The centerpiece of the show is Book from the Sky (1987–91), one of Xu Bing’s oldest and most iconic works. A gallery is covered floor-to-ceiling in more than 4,000 illegible Chinese characters the artist invented. He meticulously carved each character into woodblocks and then used them to print enormous wall panels, scrolls that billow from the ceiling, and 160 volumes of books that lie open on the floor like waves. As in most of Xu Bing’s work, a quiet humor is at play: the art of writing ancient Chinese characters is a meditative, holy process. Here, he has blown it out into the absurd. Chinese-speaking people enter the room expecting to be able to read the characters, but find they are unable to do so; people who can’t read Chinese expect that the characters communicate something illegible only to them—when really the characters don’t mean anything to anyone. As Dr. Lidu Yi, curator of the show and professor and historian of Chinese art at Florida International University, told me, “Xu Bing spent four years creating a piece that says nothing.”

This provocation and sense of humor is one of the reasons Xu Bing’s work has had such wide appeal. In one early project, he placed silkworms on various household items, which the worms slowly wrapped in silk; Silkworm VCR (1998) is made up of a VCR full of silkworms, along with a small camera to record their work, which plays on a TV monitor attached to the VCR. The combination of ancient and new, nature and technology, is pure delight. Square Word Calligraphy Classroom (2011),which is installed at the Frost, teaches visitors how to copy “Chinese” characters Xu Bing created out of English letters. A book made out of these characters looks Chinese, but it is actually an English-language book, as if it were wearing a mask. This is a language we don’t have a ready framework for reading, and it both challenges viewers’ perceptions about written language and art, and challenges them to interact with the work by reading it—in a sense, completing it.

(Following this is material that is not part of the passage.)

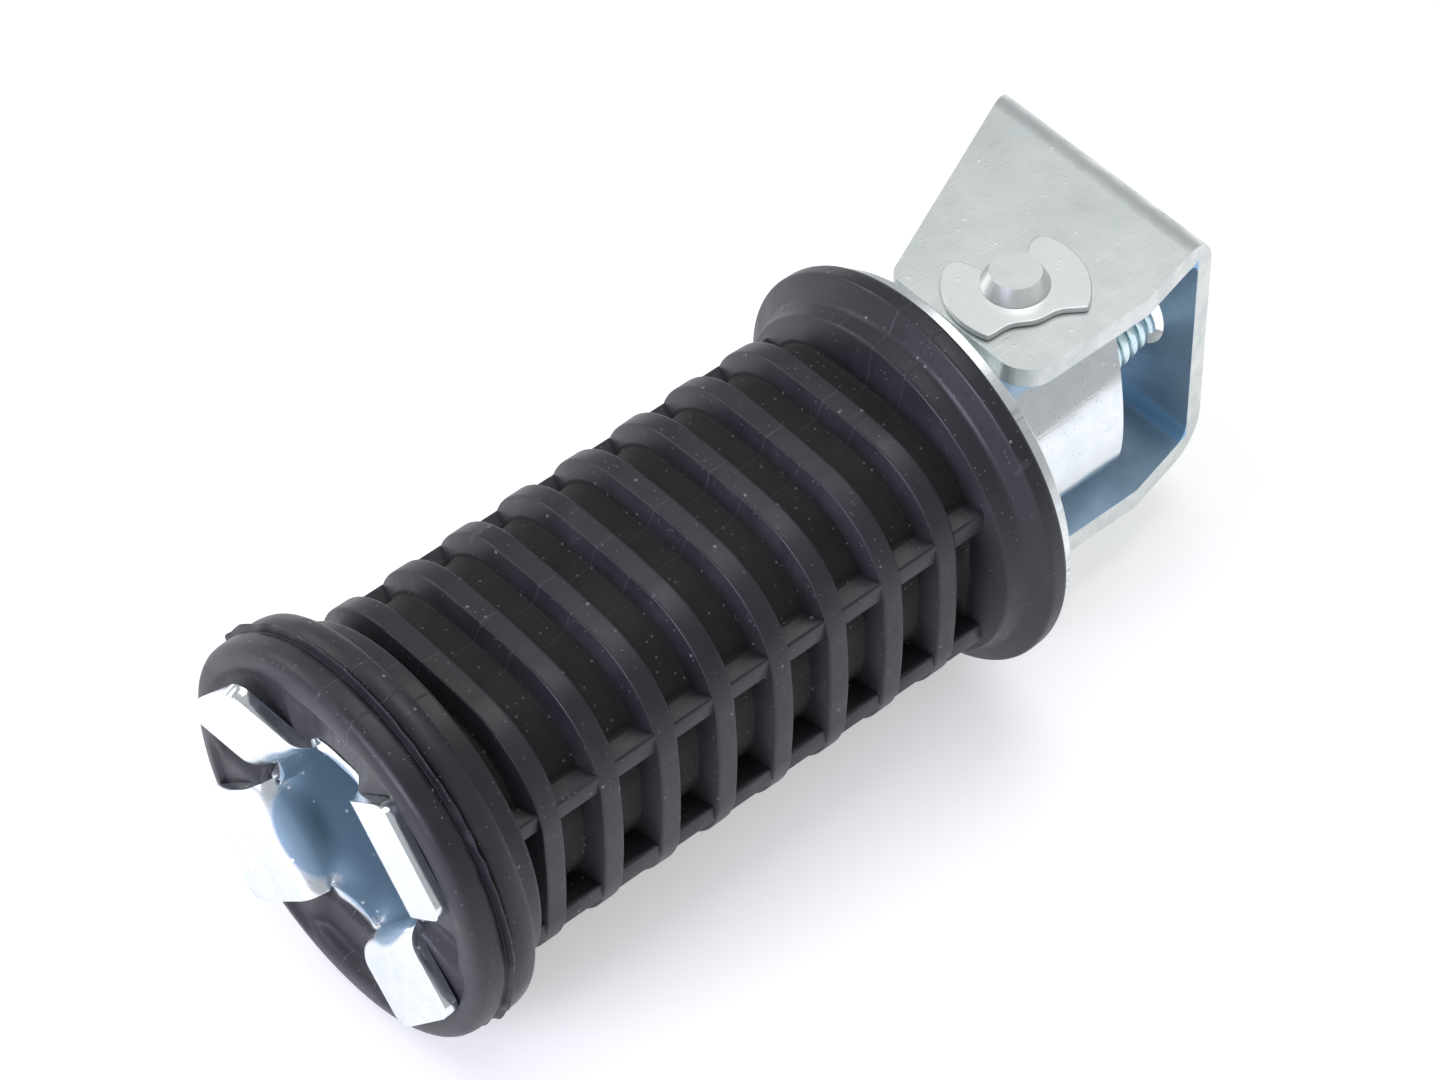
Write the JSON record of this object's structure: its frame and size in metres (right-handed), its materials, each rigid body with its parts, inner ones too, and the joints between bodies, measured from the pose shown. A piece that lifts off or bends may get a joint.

Square Word Calligraphy Classroom is actually a classroom, set up in the middle of the exhibition, complete with chalkboard and posters of Xu Bing’s alphabet and low desks stocked with calligraphy brushes, ink, and instructions. “My aim is to make an art that truly serves the people,” Xu Bing has said. In Mustard Seed Garden Landscape Scroll (2010), part of Xu Bing’s Landscape Landscript project on view at the Frost, the artist uses only figures and instructions from the seventeenth-century Chinese painting manual The Mustard Seed Garden, which he has carved, like text, onto woodblocks and then printed on a fifteen-foot horizontal scroll. Nearly every figure in the painting comes with its own tiny instructions printed alongside. This is art that gives itself away.

Reversals and juxtapositions—the inversion of high and low, the combination of holy and absurd, the marriage of different symbolic systems to create something both familiar and foreign—are key to Xu Bing’s work. He constructed Phoenix Project—which was commissioned by a real estate developer to go inside the Caesar Pelli–designed World Financial Center in Beijing—from construction trash and debris lying outside the building and on construction sites across Beijing. Book from the Ground (2003–present), also on view at the Frost, is an interactive staging of two computers running chat software that lures visitors to simultaneously decode universal signs and symbols, a pictographic language that Xu Bing previously developed from preexisting symbols and used to write an entire novel. He says that he “wanted to create a book that anyone in the world could read.”

Dr. Yi explained that when a person cultivates her art and writing, she is cultivating herself in the process. It will do us Miamians some good to cultivate ourselves in Xu Bing’s clever, multicultural, generous image. Lessons in the Square Word Calligraphy Classroom will be offered on Saturdays and some Sundays throughout the run of the exhibition.